Trying to show the data setting the Location Data as a geohash yielded this error:

Error: Missing geohash value

Which made a bit of sense, since we need to set the {{ geohash }} as the legend of our query. This makes the geohash label (when using a Prometheus datasource) available to the Worldmap panel. Since the legend input is missing when using the Loki datasource it is not possible to configure it like this. I also tried to use the Location Data (i.e lat and long) as a table, which ended up looking like:

Setup of the Loki datasource as a table

Although this setup didn’t produce any errors it didn’t visualize anything on the map either 🤷‍♂️. The missing piece of the puzzle is that we can configure the Loki datasource as a Prometheus datasource in Grafana 🤯.

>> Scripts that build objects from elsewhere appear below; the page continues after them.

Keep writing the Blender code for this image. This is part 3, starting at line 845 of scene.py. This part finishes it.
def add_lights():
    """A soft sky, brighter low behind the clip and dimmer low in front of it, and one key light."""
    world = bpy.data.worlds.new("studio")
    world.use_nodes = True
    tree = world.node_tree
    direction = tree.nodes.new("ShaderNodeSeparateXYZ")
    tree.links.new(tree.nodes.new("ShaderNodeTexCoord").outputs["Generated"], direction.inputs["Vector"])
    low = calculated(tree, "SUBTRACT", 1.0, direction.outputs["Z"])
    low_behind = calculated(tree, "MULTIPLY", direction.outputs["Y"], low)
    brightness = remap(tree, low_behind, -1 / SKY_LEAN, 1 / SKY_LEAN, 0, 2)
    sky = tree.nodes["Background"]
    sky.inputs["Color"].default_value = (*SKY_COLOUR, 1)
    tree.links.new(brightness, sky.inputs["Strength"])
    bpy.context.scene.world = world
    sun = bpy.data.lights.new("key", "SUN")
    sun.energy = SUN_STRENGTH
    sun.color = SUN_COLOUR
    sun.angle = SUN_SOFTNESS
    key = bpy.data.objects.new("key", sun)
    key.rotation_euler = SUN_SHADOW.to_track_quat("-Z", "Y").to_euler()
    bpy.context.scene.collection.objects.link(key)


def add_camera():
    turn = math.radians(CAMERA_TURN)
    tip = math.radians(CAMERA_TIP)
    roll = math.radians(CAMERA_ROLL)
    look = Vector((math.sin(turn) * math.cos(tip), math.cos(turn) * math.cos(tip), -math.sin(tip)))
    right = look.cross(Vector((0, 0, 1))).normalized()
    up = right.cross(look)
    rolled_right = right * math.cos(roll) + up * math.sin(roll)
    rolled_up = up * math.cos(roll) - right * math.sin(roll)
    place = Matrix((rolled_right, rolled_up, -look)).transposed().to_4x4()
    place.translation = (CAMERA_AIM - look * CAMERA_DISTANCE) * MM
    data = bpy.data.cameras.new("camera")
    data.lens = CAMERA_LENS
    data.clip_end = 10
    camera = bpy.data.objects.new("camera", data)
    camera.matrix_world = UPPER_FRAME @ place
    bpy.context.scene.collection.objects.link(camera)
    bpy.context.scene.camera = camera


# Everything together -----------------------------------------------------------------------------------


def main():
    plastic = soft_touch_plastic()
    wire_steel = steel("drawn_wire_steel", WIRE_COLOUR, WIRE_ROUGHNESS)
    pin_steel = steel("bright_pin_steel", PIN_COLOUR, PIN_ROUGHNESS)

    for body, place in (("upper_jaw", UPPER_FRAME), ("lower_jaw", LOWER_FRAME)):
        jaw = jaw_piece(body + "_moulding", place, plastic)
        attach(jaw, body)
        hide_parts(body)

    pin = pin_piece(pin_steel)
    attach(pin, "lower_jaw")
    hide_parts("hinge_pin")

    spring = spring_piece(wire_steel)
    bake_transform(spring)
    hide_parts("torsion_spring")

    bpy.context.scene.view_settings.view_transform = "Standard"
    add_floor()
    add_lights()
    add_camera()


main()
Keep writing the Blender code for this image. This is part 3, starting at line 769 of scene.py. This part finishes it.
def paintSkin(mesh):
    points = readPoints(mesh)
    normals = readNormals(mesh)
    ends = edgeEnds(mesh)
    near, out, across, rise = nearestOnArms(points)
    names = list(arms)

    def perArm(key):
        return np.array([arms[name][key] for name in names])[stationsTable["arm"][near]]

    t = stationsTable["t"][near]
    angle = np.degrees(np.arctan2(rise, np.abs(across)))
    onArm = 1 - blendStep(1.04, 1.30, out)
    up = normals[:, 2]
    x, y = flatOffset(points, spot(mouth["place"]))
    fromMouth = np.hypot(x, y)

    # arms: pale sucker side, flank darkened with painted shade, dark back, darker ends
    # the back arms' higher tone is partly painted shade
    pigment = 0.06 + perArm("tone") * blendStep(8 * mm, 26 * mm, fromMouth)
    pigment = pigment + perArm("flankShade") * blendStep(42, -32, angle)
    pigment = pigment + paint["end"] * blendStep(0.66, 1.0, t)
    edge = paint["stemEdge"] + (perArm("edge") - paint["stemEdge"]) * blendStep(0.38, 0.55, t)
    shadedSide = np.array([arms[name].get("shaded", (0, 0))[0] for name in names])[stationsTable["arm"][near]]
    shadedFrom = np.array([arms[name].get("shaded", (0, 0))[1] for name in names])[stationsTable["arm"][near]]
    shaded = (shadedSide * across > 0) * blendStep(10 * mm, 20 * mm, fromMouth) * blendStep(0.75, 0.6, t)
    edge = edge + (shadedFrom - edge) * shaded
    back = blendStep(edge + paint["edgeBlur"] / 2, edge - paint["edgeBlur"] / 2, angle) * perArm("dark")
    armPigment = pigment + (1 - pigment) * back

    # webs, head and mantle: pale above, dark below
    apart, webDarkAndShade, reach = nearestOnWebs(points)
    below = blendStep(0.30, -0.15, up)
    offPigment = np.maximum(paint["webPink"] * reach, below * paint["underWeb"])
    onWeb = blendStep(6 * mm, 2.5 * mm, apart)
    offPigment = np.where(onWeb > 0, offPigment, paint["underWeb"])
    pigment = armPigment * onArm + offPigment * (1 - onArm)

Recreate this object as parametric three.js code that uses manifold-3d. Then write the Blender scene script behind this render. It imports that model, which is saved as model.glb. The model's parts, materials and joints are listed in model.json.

To do this we need to create a Prometheus datasource in Grafana but point it out to the Loki endpoint:

Both datasources configured in the Grafana instance

As you can see we use the same URL as before, but we need to add the /loki path to the Prometheus datasource.

Using Loki as a Prometheus datasources allows us to use the same query as before, but have access to the configuration options only available to a Prometheus datasource. We can now follow the instructions in the mentioned post to visualize the labels stored in a Loki datasource in the Worldmap panel.

The end result looks like:

A Worldmap panel visualzing geohash data from a Loki datasource


TL;DR you can configure a Loki datasource as a Prometheus datasource in Grafana, this will give us access to the same bells and whistles of a normal Prometheus server. Keep in mind that LogQL, the query language implemented by Loki, is a subset of PromQL, which means that not all functions, aggregations or operators will be available.

This step of configuring Loki as a Prometheus datasource is mandatory (at least for Grafana v6.6.2, latest stable release at the time of publishing this post) to get the Worldmap Panel plugin playing nicely with your Loki datasource(s). I imagine that in the no so far future Loki support in Grafana will improve making things like using a 3rd party plugin easier.